New bios won't help but you can try also disabling APCI in bios + setting power after failure to "off". That might help, unless you're using Win2K. Beware you might have to reinstall Windows though.
 
How to Uninstall ACPI in Windows 2000
1. Open Device Manager from Control Panel - System - Hardware - Device
Manager
2. Go to Computer tab and select the "ACPI enabled" option that you
have there
1. Select Properties
2. Go to Driver tab
3. Press Update Driver...
3. "Welcome to Upgrade Device Driver" wizard opens up, press next to the
first question. From the next page select "Display a list of the known
drivers for this device so that I can choose a specific driver"
4. Select "Show all hardware of this device class"
5. From "(Standard computers)" select "Standard PC"

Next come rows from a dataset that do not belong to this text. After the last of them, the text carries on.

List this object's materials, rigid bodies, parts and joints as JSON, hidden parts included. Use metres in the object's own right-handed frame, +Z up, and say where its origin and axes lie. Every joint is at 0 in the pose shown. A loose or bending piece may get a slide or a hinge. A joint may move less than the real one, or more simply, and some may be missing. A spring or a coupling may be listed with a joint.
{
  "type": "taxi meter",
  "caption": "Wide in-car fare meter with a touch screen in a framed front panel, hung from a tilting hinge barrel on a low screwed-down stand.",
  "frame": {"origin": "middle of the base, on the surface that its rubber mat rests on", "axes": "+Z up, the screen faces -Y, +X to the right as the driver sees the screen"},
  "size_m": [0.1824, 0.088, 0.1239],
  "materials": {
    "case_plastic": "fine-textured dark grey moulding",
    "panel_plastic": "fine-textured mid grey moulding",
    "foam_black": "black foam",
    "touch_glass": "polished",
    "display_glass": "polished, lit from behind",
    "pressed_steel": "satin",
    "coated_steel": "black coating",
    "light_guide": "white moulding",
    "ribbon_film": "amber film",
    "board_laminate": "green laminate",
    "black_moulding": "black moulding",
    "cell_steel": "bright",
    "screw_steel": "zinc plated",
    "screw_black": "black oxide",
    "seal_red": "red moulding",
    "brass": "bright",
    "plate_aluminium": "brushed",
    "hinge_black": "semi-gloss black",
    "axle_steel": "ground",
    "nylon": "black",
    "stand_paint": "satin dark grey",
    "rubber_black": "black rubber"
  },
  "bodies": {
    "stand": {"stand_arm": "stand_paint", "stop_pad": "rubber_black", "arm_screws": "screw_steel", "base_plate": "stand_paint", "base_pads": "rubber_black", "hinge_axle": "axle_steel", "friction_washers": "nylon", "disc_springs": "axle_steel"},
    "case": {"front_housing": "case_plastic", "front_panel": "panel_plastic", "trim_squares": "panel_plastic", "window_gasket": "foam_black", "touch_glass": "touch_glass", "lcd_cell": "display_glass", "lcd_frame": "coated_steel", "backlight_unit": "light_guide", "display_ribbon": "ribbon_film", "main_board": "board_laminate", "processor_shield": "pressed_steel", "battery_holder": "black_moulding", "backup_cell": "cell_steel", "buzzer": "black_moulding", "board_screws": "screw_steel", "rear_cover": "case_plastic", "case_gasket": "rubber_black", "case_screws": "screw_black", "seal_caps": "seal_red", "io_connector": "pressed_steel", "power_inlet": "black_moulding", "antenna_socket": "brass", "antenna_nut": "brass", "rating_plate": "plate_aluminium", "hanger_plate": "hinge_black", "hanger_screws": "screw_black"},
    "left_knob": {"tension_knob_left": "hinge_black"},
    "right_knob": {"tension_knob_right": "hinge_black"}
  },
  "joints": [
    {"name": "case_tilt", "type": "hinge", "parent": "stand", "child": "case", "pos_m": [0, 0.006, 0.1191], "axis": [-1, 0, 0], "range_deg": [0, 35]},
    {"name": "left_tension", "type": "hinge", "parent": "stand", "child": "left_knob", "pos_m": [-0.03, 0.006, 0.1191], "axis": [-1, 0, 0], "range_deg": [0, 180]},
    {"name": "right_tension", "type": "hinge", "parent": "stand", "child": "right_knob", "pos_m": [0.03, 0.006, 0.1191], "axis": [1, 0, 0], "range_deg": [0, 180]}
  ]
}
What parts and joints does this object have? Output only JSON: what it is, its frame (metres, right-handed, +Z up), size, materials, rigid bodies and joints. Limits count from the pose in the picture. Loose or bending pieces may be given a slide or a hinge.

6. After the new driver has been installed press reboot
7. After reboot Windows 2000 redetects all of your hardware and installs
device drivers again for them.
8. After reinstalling device drivers open Device Manager once again and
open Computer tab and look if you have two "Standard PC" devices there. If
you do have a look at the properties of both "Standard PC" devices and
remove the one which has "driver not installed" in the Device Status screen
9. You are done and ACPI is no longer in use with Windows 2000
 
Thanks for the ideas. I forgot to mention that the O/S is Win98SE. I didn't see anything in the new BIOS release notes that addresses this issue, so I won't be going down that road. Haven't checked the BIOS power management settings but will give that a look. What I did decide to do was move the case power cord to an unswitched socket on my power strip. Holy low tech solution, Batman!